• **Problem to work on**
Copy the listing below line for line, starting at its first line and ending with the line that has "width and paleness." in it. Add nothing.

=== Data to process ===

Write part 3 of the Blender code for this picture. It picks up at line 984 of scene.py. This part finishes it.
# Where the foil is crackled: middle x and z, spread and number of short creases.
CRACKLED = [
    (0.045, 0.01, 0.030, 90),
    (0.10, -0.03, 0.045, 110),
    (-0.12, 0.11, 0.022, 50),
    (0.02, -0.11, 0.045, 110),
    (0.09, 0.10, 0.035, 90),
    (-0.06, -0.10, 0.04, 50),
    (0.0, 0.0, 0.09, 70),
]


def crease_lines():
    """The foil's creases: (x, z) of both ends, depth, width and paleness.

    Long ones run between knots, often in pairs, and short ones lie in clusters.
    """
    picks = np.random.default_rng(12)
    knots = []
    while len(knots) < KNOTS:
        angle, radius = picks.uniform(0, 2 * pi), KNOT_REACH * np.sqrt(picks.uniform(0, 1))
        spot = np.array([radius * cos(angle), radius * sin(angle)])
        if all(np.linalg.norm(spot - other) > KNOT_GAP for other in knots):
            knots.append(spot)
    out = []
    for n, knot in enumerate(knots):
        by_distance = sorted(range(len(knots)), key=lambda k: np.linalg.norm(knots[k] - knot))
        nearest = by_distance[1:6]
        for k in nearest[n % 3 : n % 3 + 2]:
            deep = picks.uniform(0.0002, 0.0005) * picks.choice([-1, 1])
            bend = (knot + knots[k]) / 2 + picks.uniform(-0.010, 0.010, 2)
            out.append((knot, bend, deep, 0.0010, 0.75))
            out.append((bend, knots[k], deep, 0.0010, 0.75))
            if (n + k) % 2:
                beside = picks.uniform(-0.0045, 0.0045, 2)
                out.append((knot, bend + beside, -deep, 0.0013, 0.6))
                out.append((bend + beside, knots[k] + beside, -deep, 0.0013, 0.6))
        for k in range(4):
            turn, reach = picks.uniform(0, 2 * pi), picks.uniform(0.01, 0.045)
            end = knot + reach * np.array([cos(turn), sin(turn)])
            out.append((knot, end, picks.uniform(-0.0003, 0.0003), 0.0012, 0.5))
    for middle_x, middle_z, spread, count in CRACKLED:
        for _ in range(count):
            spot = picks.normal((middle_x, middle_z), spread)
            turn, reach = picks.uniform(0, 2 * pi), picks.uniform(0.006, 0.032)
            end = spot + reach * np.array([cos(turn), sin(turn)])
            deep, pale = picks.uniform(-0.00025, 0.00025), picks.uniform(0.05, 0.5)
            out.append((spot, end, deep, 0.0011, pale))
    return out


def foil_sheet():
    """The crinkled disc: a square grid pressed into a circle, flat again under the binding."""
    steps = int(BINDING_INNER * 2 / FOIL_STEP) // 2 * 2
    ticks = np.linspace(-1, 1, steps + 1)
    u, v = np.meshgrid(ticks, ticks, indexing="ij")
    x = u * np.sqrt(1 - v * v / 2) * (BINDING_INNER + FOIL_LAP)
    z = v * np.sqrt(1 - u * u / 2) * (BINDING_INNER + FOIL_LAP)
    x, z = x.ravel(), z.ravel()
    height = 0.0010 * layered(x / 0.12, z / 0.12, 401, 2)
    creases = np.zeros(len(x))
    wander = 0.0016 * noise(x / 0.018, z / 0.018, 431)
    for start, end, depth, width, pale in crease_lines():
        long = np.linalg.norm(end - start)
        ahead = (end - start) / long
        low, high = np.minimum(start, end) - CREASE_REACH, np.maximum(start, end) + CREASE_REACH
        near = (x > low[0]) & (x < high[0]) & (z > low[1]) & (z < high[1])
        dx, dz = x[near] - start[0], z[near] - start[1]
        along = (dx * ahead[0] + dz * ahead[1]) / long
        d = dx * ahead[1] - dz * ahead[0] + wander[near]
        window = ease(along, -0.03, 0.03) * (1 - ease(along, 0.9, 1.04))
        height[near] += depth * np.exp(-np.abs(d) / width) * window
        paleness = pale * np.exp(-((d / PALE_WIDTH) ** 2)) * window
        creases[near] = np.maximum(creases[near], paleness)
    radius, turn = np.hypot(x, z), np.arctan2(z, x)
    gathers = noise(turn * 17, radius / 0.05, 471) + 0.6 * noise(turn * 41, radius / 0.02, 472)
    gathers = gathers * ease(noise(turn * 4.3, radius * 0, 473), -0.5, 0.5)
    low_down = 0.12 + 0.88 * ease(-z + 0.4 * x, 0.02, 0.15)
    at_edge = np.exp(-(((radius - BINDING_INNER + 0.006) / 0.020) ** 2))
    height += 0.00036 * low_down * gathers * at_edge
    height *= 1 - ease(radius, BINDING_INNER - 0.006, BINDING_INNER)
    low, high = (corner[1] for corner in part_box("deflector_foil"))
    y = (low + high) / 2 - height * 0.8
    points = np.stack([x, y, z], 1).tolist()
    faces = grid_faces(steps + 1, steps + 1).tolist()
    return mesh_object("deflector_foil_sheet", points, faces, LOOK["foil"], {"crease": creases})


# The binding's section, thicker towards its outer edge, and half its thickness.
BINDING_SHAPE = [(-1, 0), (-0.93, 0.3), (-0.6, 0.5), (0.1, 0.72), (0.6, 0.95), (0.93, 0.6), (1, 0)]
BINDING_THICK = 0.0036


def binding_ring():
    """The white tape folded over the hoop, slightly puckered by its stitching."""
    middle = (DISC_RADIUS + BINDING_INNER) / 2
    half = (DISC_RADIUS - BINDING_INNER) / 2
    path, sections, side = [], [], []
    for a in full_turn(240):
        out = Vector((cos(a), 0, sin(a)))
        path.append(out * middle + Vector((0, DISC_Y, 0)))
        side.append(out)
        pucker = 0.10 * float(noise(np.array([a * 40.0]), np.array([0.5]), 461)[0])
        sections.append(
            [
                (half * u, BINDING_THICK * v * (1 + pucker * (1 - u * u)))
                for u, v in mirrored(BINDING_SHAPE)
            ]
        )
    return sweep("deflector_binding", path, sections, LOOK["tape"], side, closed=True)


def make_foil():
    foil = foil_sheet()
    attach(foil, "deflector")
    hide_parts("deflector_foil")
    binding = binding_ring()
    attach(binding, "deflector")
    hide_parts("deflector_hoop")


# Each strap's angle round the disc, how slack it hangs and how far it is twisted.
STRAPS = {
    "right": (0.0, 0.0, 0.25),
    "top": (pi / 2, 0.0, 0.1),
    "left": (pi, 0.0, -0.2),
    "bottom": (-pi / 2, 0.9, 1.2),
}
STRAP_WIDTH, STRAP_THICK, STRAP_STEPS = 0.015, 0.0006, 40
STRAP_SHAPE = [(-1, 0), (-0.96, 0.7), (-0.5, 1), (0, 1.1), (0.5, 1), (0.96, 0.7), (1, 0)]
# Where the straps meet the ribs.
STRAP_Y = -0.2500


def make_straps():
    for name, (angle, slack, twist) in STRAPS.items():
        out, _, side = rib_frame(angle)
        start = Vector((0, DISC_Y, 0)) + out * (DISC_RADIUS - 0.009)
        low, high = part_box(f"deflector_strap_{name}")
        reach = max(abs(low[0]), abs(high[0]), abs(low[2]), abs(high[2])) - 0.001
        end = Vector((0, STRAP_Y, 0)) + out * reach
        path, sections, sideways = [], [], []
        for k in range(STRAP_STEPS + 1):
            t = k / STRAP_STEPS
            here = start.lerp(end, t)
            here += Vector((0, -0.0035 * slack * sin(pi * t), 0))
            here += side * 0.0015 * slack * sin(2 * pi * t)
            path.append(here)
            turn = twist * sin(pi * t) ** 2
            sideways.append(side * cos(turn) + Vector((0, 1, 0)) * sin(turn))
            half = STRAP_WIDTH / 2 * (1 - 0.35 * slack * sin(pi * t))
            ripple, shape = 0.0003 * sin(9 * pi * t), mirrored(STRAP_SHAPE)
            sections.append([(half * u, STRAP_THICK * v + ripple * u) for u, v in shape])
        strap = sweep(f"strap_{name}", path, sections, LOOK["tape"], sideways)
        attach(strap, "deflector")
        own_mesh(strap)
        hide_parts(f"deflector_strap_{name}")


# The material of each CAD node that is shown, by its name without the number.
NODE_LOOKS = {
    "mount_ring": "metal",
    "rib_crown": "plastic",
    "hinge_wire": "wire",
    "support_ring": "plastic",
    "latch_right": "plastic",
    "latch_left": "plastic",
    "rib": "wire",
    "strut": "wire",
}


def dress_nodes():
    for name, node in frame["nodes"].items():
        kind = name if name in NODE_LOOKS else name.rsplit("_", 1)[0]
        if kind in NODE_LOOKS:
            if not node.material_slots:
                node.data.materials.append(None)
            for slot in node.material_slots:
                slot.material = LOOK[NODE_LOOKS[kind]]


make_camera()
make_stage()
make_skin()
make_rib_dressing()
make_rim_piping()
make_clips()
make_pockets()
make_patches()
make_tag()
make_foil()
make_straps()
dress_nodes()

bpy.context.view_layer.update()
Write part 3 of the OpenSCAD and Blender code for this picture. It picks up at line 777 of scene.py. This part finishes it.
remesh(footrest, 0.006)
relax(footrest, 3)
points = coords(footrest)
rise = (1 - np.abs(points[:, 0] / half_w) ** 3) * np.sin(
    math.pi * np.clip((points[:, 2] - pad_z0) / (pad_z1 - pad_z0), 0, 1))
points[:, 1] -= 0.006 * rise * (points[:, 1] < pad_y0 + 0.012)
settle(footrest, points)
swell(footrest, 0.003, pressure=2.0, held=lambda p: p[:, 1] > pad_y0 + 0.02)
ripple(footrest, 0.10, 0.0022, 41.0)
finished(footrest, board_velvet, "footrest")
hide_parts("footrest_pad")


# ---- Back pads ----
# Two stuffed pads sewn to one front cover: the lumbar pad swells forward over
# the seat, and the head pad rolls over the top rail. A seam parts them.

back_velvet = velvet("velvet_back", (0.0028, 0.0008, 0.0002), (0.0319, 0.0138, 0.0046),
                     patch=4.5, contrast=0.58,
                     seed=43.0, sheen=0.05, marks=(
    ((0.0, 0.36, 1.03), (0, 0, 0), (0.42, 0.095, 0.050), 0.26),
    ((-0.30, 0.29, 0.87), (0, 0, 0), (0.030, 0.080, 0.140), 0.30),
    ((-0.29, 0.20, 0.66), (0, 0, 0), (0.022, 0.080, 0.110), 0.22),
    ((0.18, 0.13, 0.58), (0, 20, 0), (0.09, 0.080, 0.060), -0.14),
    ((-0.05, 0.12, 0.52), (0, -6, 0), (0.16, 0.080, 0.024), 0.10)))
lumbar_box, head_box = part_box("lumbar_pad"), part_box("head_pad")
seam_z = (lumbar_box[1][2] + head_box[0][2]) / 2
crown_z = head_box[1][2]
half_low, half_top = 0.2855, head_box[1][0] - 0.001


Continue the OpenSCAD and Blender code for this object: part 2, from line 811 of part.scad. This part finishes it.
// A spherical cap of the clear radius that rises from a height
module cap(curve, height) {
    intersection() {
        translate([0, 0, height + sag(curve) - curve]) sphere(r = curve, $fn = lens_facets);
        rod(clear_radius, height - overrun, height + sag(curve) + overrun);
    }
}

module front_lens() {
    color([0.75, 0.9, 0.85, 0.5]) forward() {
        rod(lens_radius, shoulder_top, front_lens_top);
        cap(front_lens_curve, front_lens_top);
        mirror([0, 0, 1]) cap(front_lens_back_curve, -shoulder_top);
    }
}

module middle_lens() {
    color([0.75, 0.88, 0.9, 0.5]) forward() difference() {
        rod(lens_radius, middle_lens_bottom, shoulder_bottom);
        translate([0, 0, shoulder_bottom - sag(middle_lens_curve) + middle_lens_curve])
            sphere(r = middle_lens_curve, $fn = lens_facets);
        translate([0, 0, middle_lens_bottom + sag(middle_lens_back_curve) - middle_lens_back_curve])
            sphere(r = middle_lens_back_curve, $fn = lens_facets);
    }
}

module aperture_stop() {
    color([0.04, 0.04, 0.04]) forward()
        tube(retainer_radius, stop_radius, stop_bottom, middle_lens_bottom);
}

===

• **Problem solution**
Write part 3 of the Blender code for this picture. It picks up at line 984 of scene.py. This part finishes it.
# Where the foil is crackled: middle x and z, spread and number of short creases.
CRACKLED = [
    (0.045, 0.01, 0.030, 90),
    (0.10, -0.03, 0.045, 110),
    (-0.12, 0.11, 0.022, 50),
    (0.02, -0.11, 0.045, 110),
    (0.09, 0.10, 0.035, 90),
    (-0.06, -0.10, 0.04, 50),
    (0.0, 0.0, 0.09, 70),
]


def crease_lines():
    """The foil's creases: (x, z) of both ends, depth, width and paleness.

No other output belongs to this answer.